Tak banyak orang Batak seperti Juara Dungdang Siraja Pane. Tokoh antagonis dalam legenda Sipisosomalim ini terkenal sakti raga dan kata.
Kesaktiannya diungkap dengan syair yang menggentarkan lawan. Dikatakan begini: "Juara Dungdang Siraja Pane, itullang so ra bugang ibodil so ra mate, dangka do dupang sae hata menggarar utang." Artinya: "Juara Dungdang Siraja Pane, ditombak tak kunjung luka dibedil tak kunjung mati, dahan adalah cabang cukup kata membayar utang."
Di masa lalu, utang bisa menjadi malapetaka bagi orang Batak. Ketakmampuan bayar utang bisa berakhir tragis, menggadai diri atau istri atau anak menjadi hatoban, budak bagi parsingir, pemiutang atau kreditur.
Itu tak berlaku bagi Juara Dungdang. Sihir kata-katanya mujarab untuk semua utangnya.

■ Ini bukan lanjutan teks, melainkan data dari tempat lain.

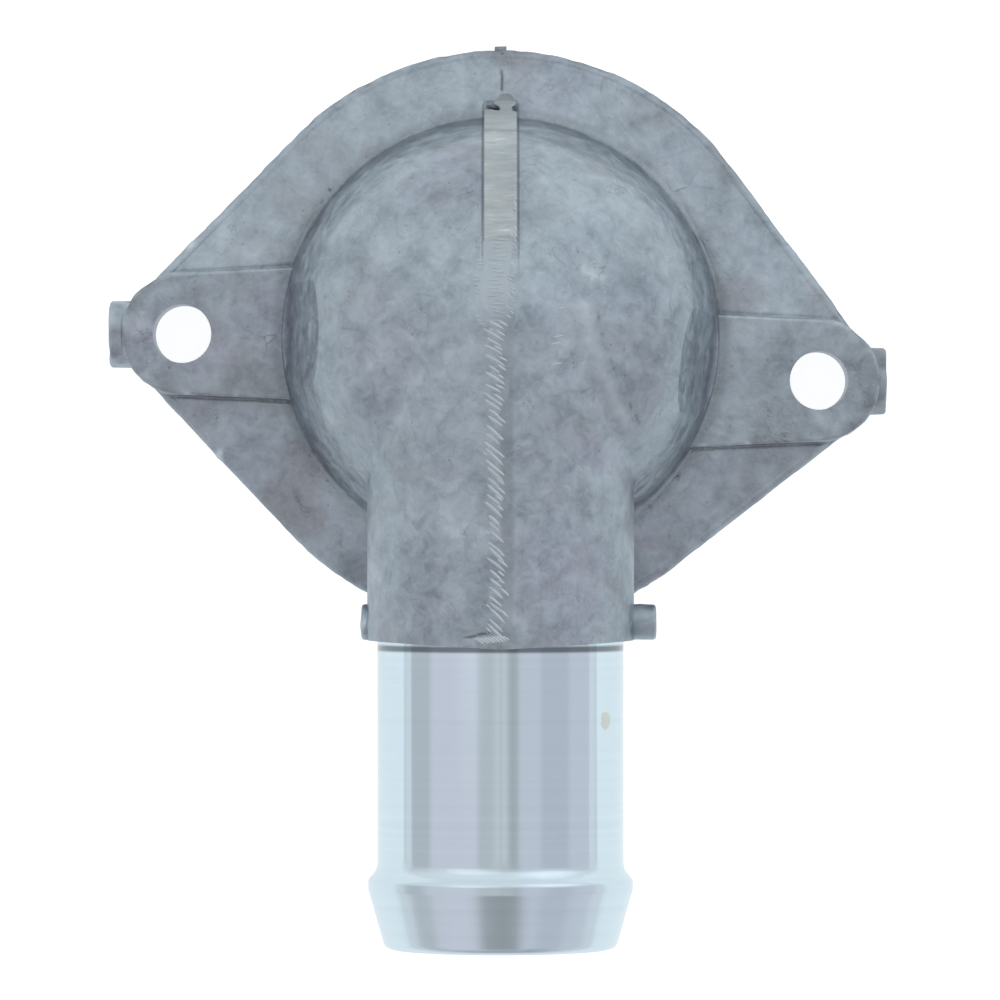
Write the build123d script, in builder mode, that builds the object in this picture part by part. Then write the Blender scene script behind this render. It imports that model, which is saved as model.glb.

Di masa kini itu mungkin seperti seorang bupati, gubernur, atau presiden yang mampu melunasi utang janji kampanye hanya dengan kata-kata.
Tapi dikemudian hari ada yang lebih jitu ketimbang kata-kata Juara Dungdang. Itulah kopi Sigararutang, jenis Arabika yang leluhurnya tumbuh di Ethiopia/Yaman. Kopi ini tampil sebagai juru selamat orang Batak, khususnya pekebun kecil, dari jeratan utang.
Kopi Sigararutang kini identik dengan kemakmuran, sekalipun itu dalam lingkup kampung, bagi orang Batak pekebun kopi di dataran tinggi Kaldera Toba. Atau setidaknya bagi pekebun kopi Humbang Hasundutan (Humbahas), tempat varietas kopi itu pertama kali ditemukan dan dibudidayakan.
Riwayat Kopi Sigararutang
Dunia harus berterimakasih kepada Ompu Sopan boru Siregar. Di dalam kebunnyalah, di kampung Batugaja, Paranginan, Humbahas (1,400 mdpl) untuk pertama kalinya tahun 1988 kopi varietas Sigararutang ditemukan. Waktu itu tinggal tiga pohon yang masih hidup.
"Penemuan" kopi Sigararutang itu terjadi persis 100 tahun terhitung sejak penanaman pertama (1888) kopi Arabika di Humbahas, atau hampir 300 tahun sejak kopi Arabika pertama ditanam di Batavia (1696).
Dikisahkan benih kopi pertama datang ke Tanah Batak membonceng tentara Kolonialis Belanda. Penanaman kopi, komoditas Cultuurstelsel atau Tanam Paksa, itu di Paranginan menandai penancapan kekuasaan penjajah di Tanah Batak.